[Records with modeling code]
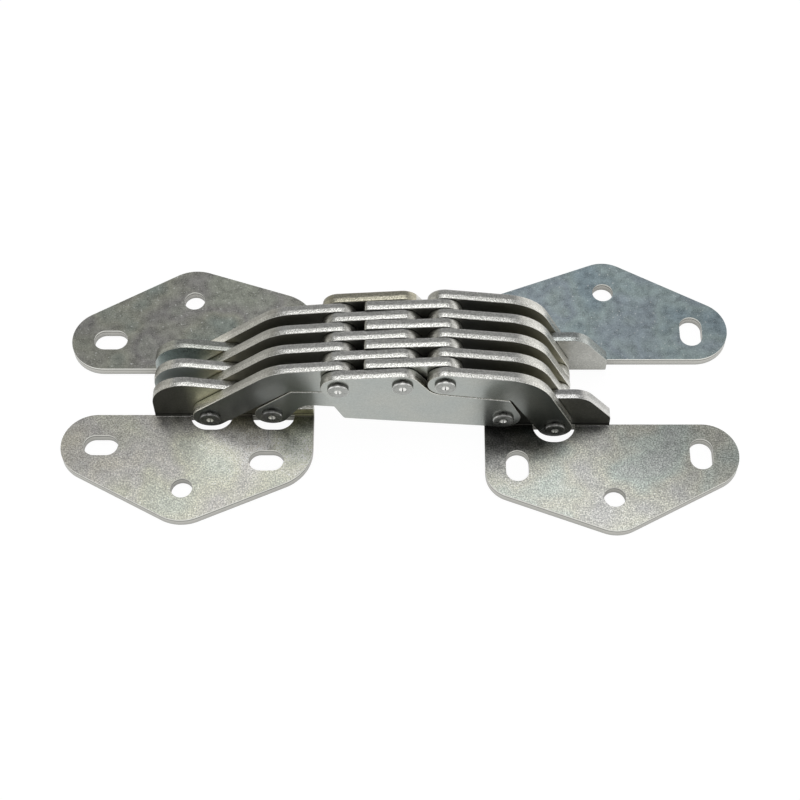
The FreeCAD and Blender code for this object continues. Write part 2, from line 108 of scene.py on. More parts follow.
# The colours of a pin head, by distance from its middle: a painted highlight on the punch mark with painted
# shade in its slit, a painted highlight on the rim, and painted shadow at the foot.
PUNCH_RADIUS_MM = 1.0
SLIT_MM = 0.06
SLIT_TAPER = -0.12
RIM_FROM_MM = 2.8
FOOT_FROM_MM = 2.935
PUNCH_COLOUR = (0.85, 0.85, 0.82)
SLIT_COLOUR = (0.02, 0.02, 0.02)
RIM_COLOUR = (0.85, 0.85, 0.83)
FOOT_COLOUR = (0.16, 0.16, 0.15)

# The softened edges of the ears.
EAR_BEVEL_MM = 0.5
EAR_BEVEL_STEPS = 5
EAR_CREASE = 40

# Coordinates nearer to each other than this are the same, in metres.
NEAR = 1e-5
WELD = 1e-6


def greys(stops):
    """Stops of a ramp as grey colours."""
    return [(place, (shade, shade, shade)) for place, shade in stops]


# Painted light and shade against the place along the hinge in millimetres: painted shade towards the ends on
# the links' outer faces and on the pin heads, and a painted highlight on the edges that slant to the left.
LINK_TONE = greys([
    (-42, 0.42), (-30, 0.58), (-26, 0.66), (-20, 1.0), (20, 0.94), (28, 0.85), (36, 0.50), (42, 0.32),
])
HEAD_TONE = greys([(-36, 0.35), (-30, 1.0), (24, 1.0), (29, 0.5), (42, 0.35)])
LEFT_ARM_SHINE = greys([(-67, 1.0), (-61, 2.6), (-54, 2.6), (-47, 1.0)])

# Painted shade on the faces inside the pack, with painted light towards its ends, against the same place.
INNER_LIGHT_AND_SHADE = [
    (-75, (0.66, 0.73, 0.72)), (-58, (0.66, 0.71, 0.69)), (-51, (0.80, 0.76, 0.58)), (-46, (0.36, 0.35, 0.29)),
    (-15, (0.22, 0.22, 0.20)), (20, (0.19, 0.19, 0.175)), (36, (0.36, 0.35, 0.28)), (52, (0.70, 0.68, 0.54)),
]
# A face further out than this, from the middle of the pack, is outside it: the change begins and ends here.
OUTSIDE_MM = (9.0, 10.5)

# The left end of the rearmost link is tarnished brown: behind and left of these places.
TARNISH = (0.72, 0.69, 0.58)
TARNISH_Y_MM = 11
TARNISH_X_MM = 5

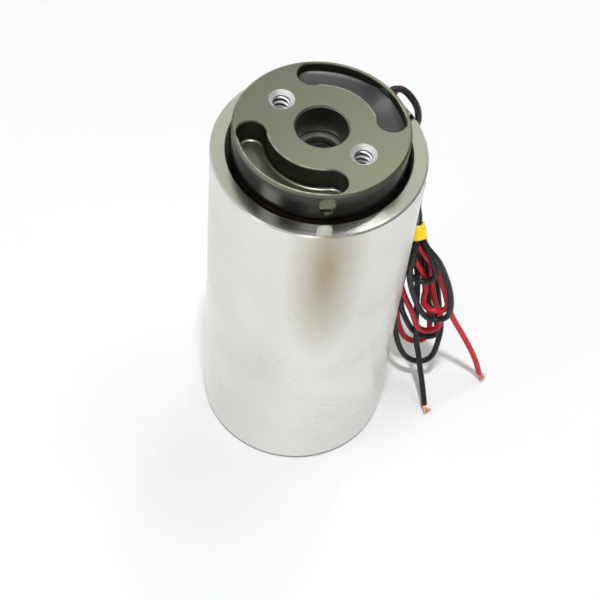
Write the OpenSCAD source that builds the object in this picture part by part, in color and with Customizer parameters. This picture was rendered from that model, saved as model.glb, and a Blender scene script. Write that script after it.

→ Given request: Restate the whole of the material exactly.

→ Exercise solution:
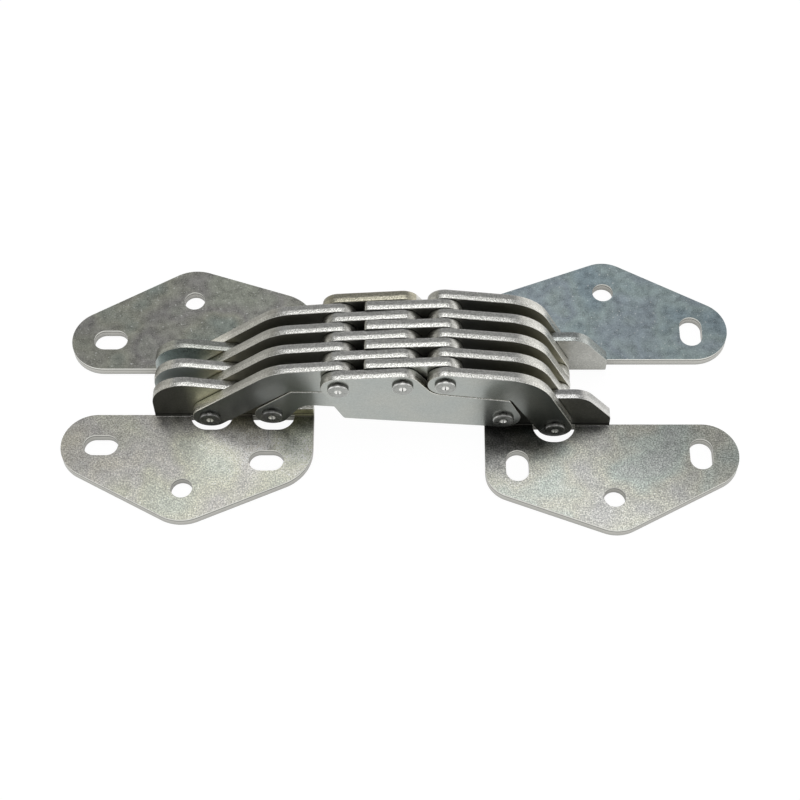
The FreeCAD and Blender code for this object continues. Write part 2, from line 108 of scene.py on. More parts follow.
# The colours of a pin head, by distance from its middle: a painted highlight on the punch mark with painted
# shade in its slit, a painted highlight on the rim, and painted shadow at the foot.
PUNCH_RADIUS_MM = 1.0
SLIT_MM = 0.06
SLIT_TAPER = -0.12
RIM_FROM_MM = 2.8
FOOT_FROM_MM = 2.935
PUNCH_COLOUR = (0.85, 0.85, 0.82)
SLIT_COLOUR = (0.02, 0.02, 0.02)
RIM_COLOUR = (0.85, 0.85, 0.83)
FOOT_COLOUR = (0.16, 0.16, 0.15)

# The softened edges of the ears.
EAR_BEVEL_MM = 0.5
EAR_BEVEL_STEPS = 5
EAR_CREASE = 40

# Coordinates nearer to each other than this are the same, in metres.
NEAR = 1e-5
WELD = 1e-6


def greys(stops):
    """Stops of a ramp as grey colours."""
    return [(place, (shade, shade, shade)) for place, shade in stops]


# Painted light and shade against the place along the hinge in millimetres: painted shade towards the ends on
# the links' outer faces and on the pin heads, and a painted highlight on the edges that slant to the left.
LINK_TONE = greys([
    (-42, 0.42), (-30, 0.58), (-26, 0.66), (-20, 1.0), (20, 0.94), (28, 0.85), (36, 0.50), (42, 0.32),
])
HEAD_TONE = greys([(-36, 0.35), (-30, 1.0), (24, 1.0), (29, 0.5), (42, 0.35)])
LEFT_ARM_SHINE = greys([(-67, 1.0), (-61, 2.6), (-54, 2.6), (-47, 1.0)])

# Painted shade on the faces inside the pack, with painted light towards its ends, against the same place.
INNER_LIGHT_AND_SHADE = [
    (-75, (0.66, 0.73, 0.72)), (-58, (0.66, 0.71, 0.69)), (-51, (0.80, 0.76, 0.58)), (-46, (0.36, 0.35, 0.29)),
    (-15, (0.22, 0.22, 0.20)), (20, (0.19, 0.19, 0.175)), (36, (0.36, 0.35, 0.28)), (52, (0.70, 0.68, 0.54)),
]
# A face further out than this, from the middle of the pack, is outside it: the change begins and ends here.
OUTSIDE_MM = (9.0, 10.5)

# The left end of the rearmost link is tarnished brown: behind and left of these places.
TARNISH = (0.72, 0.69, 0.58)
TARNISH_Y_MM = 11
TARNISH_X_MM = 5

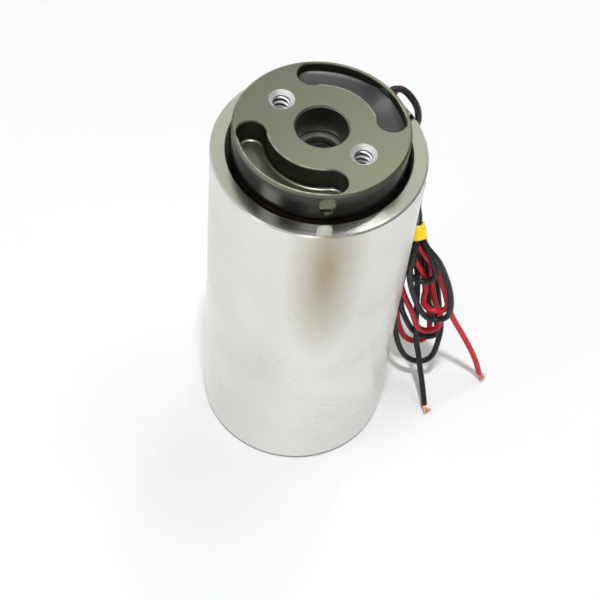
Write the OpenSCAD source that builds the object in this picture part by part, in color and with Customizer parameters. This picture was rendered from that model, saved as model.glb, and a Blender scene script. Write that script after it.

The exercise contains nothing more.